--- start ---
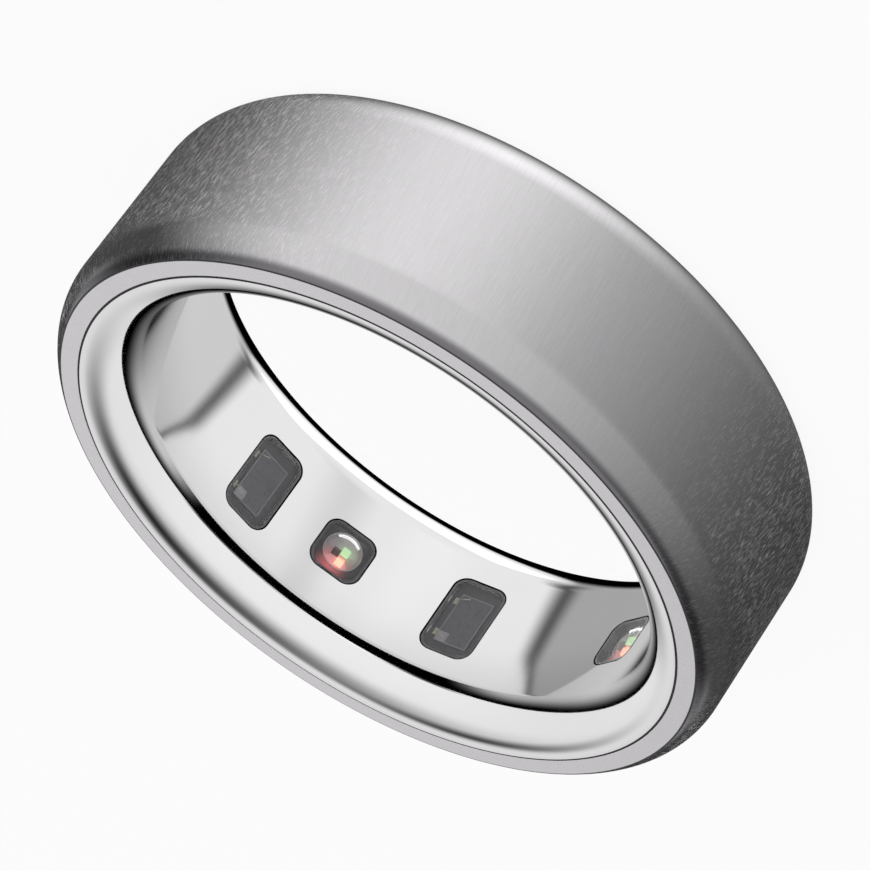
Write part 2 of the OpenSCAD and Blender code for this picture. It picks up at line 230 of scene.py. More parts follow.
def within(x, z, width, height, corner, grow=0.0):
    """Whether (x, z) lies in a rounded rectangle."""
    dx = max(abs(x) - (width / 2 - corner), 0)
    dz = max(abs(z) - (height / 2 - corner), 0)
    return math.hypot(dx, dz) < corner + grow


def on_bore(x, z, radius, at):
    """The place on a cylinder round the axis that lies over (x, z) of a window."""
    return turned((x, math.sqrt(radius ** 2 - x ** 2), mid_z + z), at)


def towards_axis(place):
    return -Vector((place.x, place.y, 0)).normalized()


def windows():
    """Width, height and angle of each window."""
    for at in receivers_at:
        yield window_w, receiver_h, at
    for at in emitters_at:
        yield window_w, emitter_h, at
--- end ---
Given instruction
Quote each line above in full, word for word.

Right answer
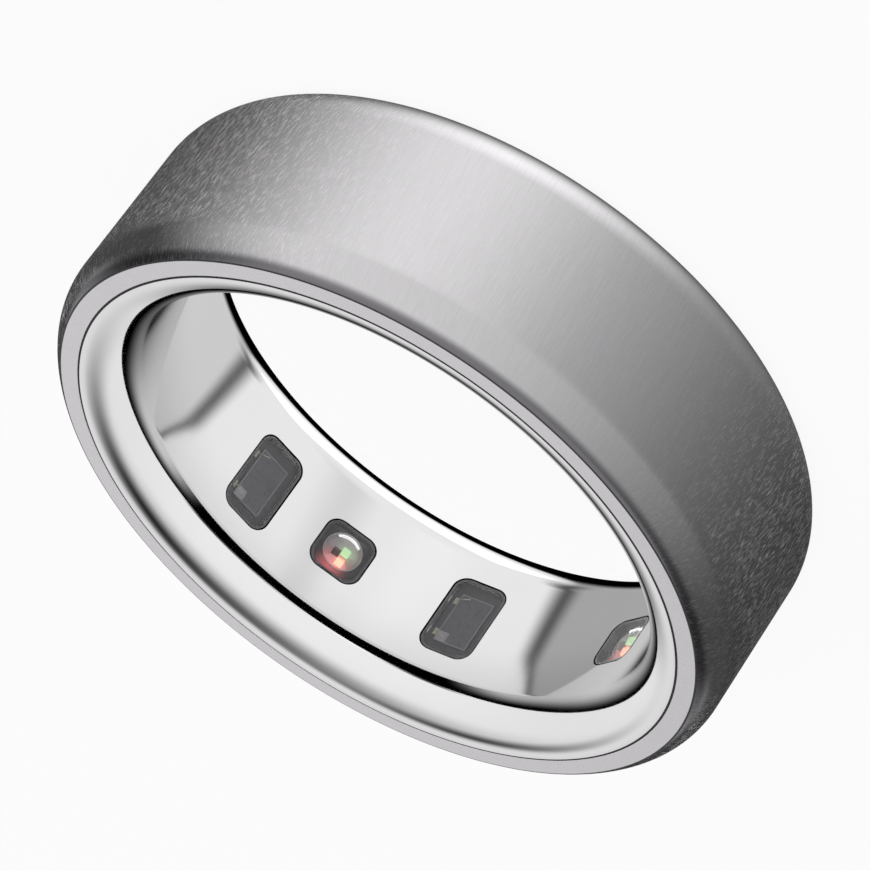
Write part 2 of the OpenSCAD and Blender code for this picture. It picks up at line 230 of scene.py. More parts follow.
def within(x, z, width, height, corner, grow=0.0):
    """Whether (x, z) lies in a rounded rectangle."""
    dx = max(abs(x) - (width / 2 - corner), 0)
    dz = max(abs(z) - (height / 2 - corner), 0)
    return math.hypot(dx, dz) < corner + grow


def on_bore(x, z, radius, at):
    """The place on a cylinder round the axis that lies over (x, z) of a window."""
    return turned((x, math.sqrt(radius ** 2 - x ** 2), mid_z + z), at)


def towards_axis(place):
    return -Vector((place.x, place.y, 0)).normalized()


def windows():
    """Width, height and angle of each window."""
    for at in receivers_at:
        yield window_w, receiver_h, at
    for at in emitters_at:
        yield window_w, emitter_h, at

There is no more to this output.